#### EXERCISE DESCRIPTION:
Repeat the listing in full, exactly as it stands.

#### DATASET EXTRACT:
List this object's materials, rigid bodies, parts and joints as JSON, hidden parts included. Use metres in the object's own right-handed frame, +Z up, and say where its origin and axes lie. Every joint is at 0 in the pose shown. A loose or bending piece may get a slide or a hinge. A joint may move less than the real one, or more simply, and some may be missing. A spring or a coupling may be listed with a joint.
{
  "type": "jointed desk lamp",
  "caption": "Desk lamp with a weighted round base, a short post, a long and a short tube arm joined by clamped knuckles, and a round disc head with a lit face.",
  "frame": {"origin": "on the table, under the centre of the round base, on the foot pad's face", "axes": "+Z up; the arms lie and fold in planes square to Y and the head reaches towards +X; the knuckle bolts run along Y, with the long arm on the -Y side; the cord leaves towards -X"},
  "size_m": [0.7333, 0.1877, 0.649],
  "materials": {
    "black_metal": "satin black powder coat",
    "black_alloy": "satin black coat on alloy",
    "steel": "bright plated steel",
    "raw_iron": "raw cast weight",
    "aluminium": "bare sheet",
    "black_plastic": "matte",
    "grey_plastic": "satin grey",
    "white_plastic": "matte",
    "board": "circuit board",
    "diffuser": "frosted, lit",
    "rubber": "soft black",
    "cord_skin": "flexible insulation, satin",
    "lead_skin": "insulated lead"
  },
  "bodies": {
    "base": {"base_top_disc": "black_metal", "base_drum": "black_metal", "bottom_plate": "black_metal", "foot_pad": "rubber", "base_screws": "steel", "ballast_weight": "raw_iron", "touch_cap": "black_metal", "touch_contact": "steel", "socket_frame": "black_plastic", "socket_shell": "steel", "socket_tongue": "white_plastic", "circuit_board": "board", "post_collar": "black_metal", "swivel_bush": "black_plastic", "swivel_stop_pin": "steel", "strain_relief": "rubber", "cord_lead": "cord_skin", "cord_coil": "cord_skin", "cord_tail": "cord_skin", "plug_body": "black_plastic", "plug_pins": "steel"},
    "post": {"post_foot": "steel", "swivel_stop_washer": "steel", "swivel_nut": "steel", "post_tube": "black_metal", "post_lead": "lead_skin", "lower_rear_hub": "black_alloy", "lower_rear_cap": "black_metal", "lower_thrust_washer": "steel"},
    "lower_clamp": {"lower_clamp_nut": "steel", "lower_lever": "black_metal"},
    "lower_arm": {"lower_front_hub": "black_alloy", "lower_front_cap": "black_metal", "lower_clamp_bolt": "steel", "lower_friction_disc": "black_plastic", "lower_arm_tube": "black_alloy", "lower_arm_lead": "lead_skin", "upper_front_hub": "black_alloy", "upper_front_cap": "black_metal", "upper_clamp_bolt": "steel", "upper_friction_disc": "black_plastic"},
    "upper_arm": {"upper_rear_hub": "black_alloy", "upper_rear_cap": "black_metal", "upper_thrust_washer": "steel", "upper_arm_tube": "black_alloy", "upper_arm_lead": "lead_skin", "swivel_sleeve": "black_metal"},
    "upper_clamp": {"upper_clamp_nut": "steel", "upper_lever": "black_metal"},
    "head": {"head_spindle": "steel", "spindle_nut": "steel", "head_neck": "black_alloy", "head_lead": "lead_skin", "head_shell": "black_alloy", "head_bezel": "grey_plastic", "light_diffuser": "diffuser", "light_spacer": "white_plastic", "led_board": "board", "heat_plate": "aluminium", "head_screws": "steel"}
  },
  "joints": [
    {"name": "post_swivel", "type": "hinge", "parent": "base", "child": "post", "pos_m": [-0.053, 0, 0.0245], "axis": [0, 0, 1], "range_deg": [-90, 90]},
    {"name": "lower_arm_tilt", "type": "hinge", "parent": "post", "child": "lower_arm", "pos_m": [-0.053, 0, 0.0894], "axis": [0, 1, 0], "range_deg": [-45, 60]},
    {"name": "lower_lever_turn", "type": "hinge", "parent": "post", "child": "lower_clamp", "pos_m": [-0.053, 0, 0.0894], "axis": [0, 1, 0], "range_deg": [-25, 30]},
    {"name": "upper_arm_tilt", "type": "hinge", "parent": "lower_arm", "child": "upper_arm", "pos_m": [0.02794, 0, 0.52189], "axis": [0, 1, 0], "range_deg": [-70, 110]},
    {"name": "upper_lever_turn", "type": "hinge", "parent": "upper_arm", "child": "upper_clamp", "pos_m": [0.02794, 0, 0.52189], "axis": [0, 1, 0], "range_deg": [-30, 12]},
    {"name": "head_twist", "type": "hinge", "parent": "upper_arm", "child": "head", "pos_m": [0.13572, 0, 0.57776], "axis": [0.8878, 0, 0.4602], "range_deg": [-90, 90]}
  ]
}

#### COMPLETED TASK:
List this object's materials, rigid bodies, parts and joints as JSON, hidden parts included. Use metres in the object's own right-handed frame, +Z up, and say where its origin and axes lie. Every joint is at 0 in the pose shown. A loose or bending piece may get a slide or a hinge. A joint may move less than the real one, or more simply, and some may be missing. A spring or a coupling may be listed with a joint.
{
  "type": "jointed desk lamp",
  "caption": "Desk lamp with a weighted round base, a short post, a long and a short tube arm joined by clamped knuckles, and a round disc head with a lit face.",
  "frame": {"origin": "on the table, under the centre of the round base, on the foot pad's face", "axes": "+Z up; the arms lie and fold in planes square to Y and the head reaches towards +X; the knuckle bolts run along Y, with the long arm on the -Y side; the cord leaves towards -X"},
  "size_m": [0.7333, 0.1877, 0.649],
  "materials": {
    "black_metal": "satin black powder coat",
    "black_alloy": "satin black coat on alloy",
    "steel": "bright plated steel",
    "raw_iron": "raw cast weight",
    "aluminium": "bare sheet",
    "black_plastic": "matte",
    "grey_plastic": "satin grey",
    "white_plastic": "matte",
    "board": "circuit board",
    "diffuser": "frosted, lit",
    "rubber": "soft black",
    "cord_skin": "flexible insulation, satin",
    "lead_skin": "insulated lead"
  },
  "bodies": {
    "base": {"base_top_disc": "black_metal", "base_drum": "black_metal", "bottom_plate": "black_metal", "foot_pad": "rubber", "base_screws": "steel", "ballast_weight": "raw_iron", "touch_cap": "black_metal", "touch_contact": "steel", "socket_frame": "black_plastic", "socket_shell": "steel", "socket_tongue": "white_plastic", "circuit_board": "board", "post_collar": "black_metal", "swivel_bush": "black_plastic", "swivel_stop_pin": "steel", "strain_relief": "rubber", "cord_lead": "cord_skin", "cord_coil": "cord_skin", "cord_tail": "cord_skin", "plug_body": "black_plastic", "plug_pins": "steel"},
    "post": {"post_foot": "steel", "swivel_stop_washer": "steel", "swivel_nut": "steel", "post_tube": "black_metal", "post_lead": "lead_skin", "lower_rear_hub": "black_alloy", "lower_rear_cap": "black_metal", "lower_thrust_washer": "steel"},
    "lower_clamp": {"lower_clamp_nut": "steel", "lower_lever": "black_metal"},
    "lower_arm": {"lower_front_hub": "black_alloy", "lower_front_cap": "black_metal", "lower_clamp_bolt": "steel", "lower_friction_disc": "black_plastic", "lower_arm_tube": "black_alloy", "lower_arm_lead": "lead_skin", "upper_front_hub": "black_alloy", "upper_front_cap": "black_metal", "upper_clamp_bolt": "steel", "upper_friction_disc": "black_plastic"},
    "upper_arm": {"upper_rear_hub": "black_alloy", "upper_rear_cap": "black_metal", "upper_thrust_washer": "steel", "upper_arm_tube": "black_alloy", "upper_arm_lead": "lead_skin", "swivel_sleeve": "black_metal"},
    "upper_clamp": {"upper_clamp_nut": "steel", "upper_lever": "black_metal"},
    "head": {"head_spindle": "steel", "spindle_nut": "steel", "head_neck": "black_alloy", "head_lead": "lead_skin", "head_shell": "black_alloy", "head_bezel": "grey_plastic", "light_diffuser": "diffuser", "light_spacer": "white_plastic", "led_board": "board", "heat_plate": "aluminium", "head_screws": "steel"}
  },
  "joints": [
    {"name": "post_swivel", "type": "hinge", "parent": "base", "child": "post", "pos_m": [-0.053, 0, 0.0245], "axis": [0, 0, 1], "range_deg": [-90, 90]},
    {"name": "lower_arm_tilt", "type": "hinge", "parent": "post", "child": "lower_arm", "pos_m": [-0.053, 0, 0.0894], "axis": [0, 1, 0], "range_deg": [-45, 60]},
    {"name": "lower_lever_turn", "type": "hinge", "parent": "post", "child": "lower_clamp", "pos_m": [-0.053, 0, 0.0894], "axis": [0, 1, 0], "range_deg": [-25, 30]},
    {"name": "upper_arm_tilt", "type": "hinge", "parent": "lower_arm", "child": "upper_arm", "pos_m": [0.02794, 0, 0.52189], "axis": [0, 1, 0], "range_deg": [-70, 110]},
    {"name": "upper_lever_turn", "type": "hinge", "parent": "upper_arm", "child": "upper_clamp", "pos_m": [0.02794, 0, 0.52189], "axis": [0, 1, 0], "range_deg": [-30, 12]},
    {"name": "head_twist", "type": "hinge", "parent": "upper_arm", "child": "head", "pos_m": [0.13572, 0, 0.57776], "axis": [0.8878, 0, 0.4602], "range_deg": [-90, 90]}
  ]
}